3. South Korean Golfers

Comments: Not long ago, an extremely wise man wrote a column telling the world to keep an eye on the South Korean ladies of the LPGA Tour. Since then, the South Korean contingent has won four of the last five LPGA tournaments. Seon Hwa Lee was the latest, as she won the horrifyingly named P&G Beauty NW Arkansas Championship, her second victory of 2008 and second in the last five tournaments. Add to that a win at the Women's British Open for Inbee Park and a win for Eun-Hee Ji at the Wegmans LPGA, and it's quite clear that the "Seoul Sisters" are back in winning form.

4. Lorena Ochoa

Comments: Sure, Ochoa lost in an exhibition skins match against Annika Sorenstam.
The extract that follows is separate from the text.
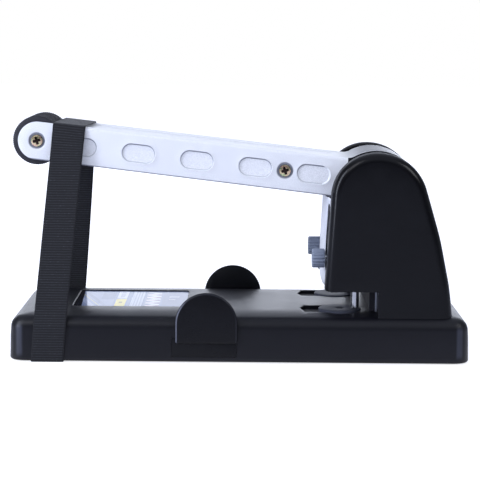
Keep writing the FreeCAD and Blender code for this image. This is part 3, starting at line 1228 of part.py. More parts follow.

But the fact is this: The two biggest stars got together in an exhibition match in Mexico and were paid handsomely for it, with Sorenstam taking home $165,000 and Ochoa $105,000. Without Ochoa, this event doesn't happen. So kudos to Annika for her exhibition triumph, but more kudos to Ochoa for single-handedly making women's golf a popular sport south of the U.S. border.

Random Factoid: To show his respect for Tiger Woods, after winning at Wimbledon Rafael Nadal has pulled out of his next tournament with a knee problem.